Dear All,

consider the following example code:
Code:
clear all
input hhid year income
    117  2 63000
    117  3 74500
    117  4 72200
    119  1 33200
    119  2 37040
    120 -1 67200
    120  0 91600
end

list, sepby(hhid)
reshape wide income, i(hhid) j(year)

In the above
  • hhid is the ID of a household,
  • year indicates deviation from some selected base year, and
  • income is income of that household in that year.
Running this code in Stata 16.1 (Windows) results in the following error message:
Code:
income-1 invalid variable name
r(198);
I don't know if this executes fine in Stata 17 yet.

I didn't see anywhere in reshape's documentation any requirement for the i-s and j-s to be non-negative, hence I expected it to be applicable in this case as well.

Tracing the code indicates that the problem is deep within reshape's own code, around reshape.Widefix--> reshape.Subname, which attempts to create a variable name with original variable name subscripted with the category code.

My expectation is that variable income_1 is created for j=-1, while income1 is created for j=1, in other words the underscore character to replace the minus sign which makes the variable name invalid, currently.

However, since this is StataCorp's supplied code, it needs to be fixed by the developers.
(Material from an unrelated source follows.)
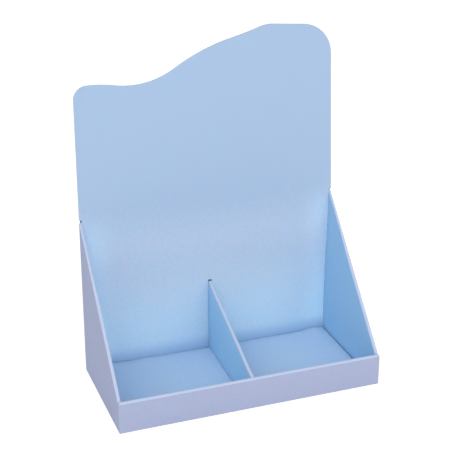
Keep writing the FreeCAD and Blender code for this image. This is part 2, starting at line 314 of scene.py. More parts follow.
def nudge(piece, is_chosen, move, reach):
    """Push some points of a sheet, and draw those around them along."""
    select_points(piece, is_chosen)
    bpy.ops.transform.translate(
        value=move,
        use_proportional_edit=True,
        proportional_edit_falloff="SMOOTH",
        proportional_size=reach,
        use_proportional_connected=True,
    )


def thicken(piece):
    """Merge a sheet's doubled points and give it the board's thickness."""
    bpy.ops.mesh.select_all(action="SELECT")
    bpy.ops.mesh.remove_doubles(threshold=TOUCH)
    bpy.ops.mesh.normals_make_consistent(inside=False)
    leave_edit()
    board = piece.modifiers.new("board", "SOLIDIFY")
    board.thickness = sizes().board
    board.offset = 0
    board.use_even_offset = True
    board.material_offset_rim = 1
    bpy.ops.object.modifier_apply(modifier=board.name)


def soften(piece):
    """Round the sharp arrises a little, close the mesh up and shade it smoothly."""
    bevel = piece.modifiers.new("soft_arris", "BEVEL")
    bevel.width = ARRIS
    bevel.segments = ARRIS_FACES
    bevel.limit_method = "ANGLE"
    bevel.angle_limit = ARRIS_ANGLE
    bevel.use_clamp_overlap = True
    bpy.ops.object.modifier_apply(modifier=bevel.name)
    edit(piece)
    bpy.ops.mesh.select_all(action="SELECT")
    bpy.ops.mesh.remove_doubles(threshold=MERGE)
    leave_edit()
    bpy.ops.object.shade_smooth_by_angle(angle=SMOOTH_ANGLE)


def box_cutter(low, high):
    """A block between two corners, to be cut out of a piece."""
    clear_selection()
    centre = (Vector(low) + Vector(high)) / 2
    bpy.ops.mesh.primitive_cube_add(size=1, location=centre, scale=Vector(high) - Vector(low))
    return bpy.context.object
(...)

If the above expectation cannot be granted, perhaps a simple check for the category codes and clear message "Negative codes are not allowed in variable %j%, but found ### occurrences" would be very helpful.

Once it is known that the problem is due to the negatives, I understand that I can use numerous workarounds to fix the problem, such as to rebase the year, for example, but it is the strange error coming out somewhere from deep inside the code that is the problem.

PS: I was also surprised to see that -reshape- utilizes globals, meaning some globals such as S_1 will be ruined by the -reshape- command without any notice to the user.

Thank you, Sergiy Radyakin